How Much Home Can You Afford?
As many homeowners discovered during the recent economic downturn, simply qualifying for a home mortgage loan does not mean you are financially ready to take out a loan. Therefore, before you take the plunge into homeownership, it is important to consider how much home can you afford. When making this decision, it is a good idea to consider the factors that are used by mortgage lenders when determining how much of a loan you can receive. In addition, you must take an honest look at your financial situation when deciding if now is the right time for you to buy. How much home can you afford? It depends!
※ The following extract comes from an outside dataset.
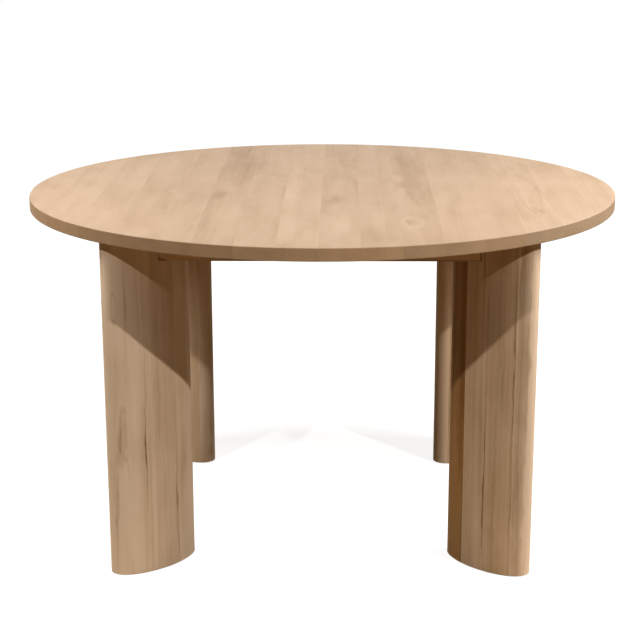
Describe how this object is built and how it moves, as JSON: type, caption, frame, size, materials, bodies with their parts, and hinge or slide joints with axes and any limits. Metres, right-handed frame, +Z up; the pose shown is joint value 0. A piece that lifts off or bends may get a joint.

How Do Lenders Determine How Much You Can Borrow
When deciding how much to lend you, lenders consider three primary factors. These include:
- Front-End Ratio
- Back-End Ratio
- Down Payment Percentage
Your front-end ratio is a monthly percentage based on your yearly gross income and the anticipated monthly payment associated with your loan. Your monthly payment consists of the principal payment toward your loan as well as interest, taxes and insurance costs. Most lenders do not want this amount to be more than 28 percent of your gross income. Some lenders, however, will still approve a loan where this figure is as high as 40 percent.
The back-end ratio is the percentage of your gross income that is needed to cover all of your debts. These include the anticipated mortgage loan debt as well as car loans, credit card payments, other loans and child support payments. Most lenders do not want this figure to be more than 36 percent, but some lenders will go as high as 45 percent. Some programs, such as the Federal Housing Authority and the Veterans Administration, also allow this percentage to be higher than 36 percent.
Your down payment percentage refers to the percent of the total cost of the home that you are able to make as a down payment. A down payment of at least 20 percent is preferred, but many lenders will allow you to make a purchase with a significantly lower down payment. In general, having a larger down payment will help reduce your mortgage loan costs and your interest rates.
Looking at Your Personal Situation
Just because you can get a mortgage loan, it does not mean that you should get one. In addition, qualifying for a loan does not mean you are truly prepared for the financial responsibility of owning a home. Therefore, you need to consider your personal situation when deciding how much home can you afford and whether now is the right time for you to buy.
Is this an ideal time to buy? Have you researched the local market stats? If you have a steady job, if you do not anticipate moving away in the next five years, if you do not have any anticipated major expenses in the near future and if your front-end and back-end ratios are below the top limit, you are probably in a great position to make a home purchase.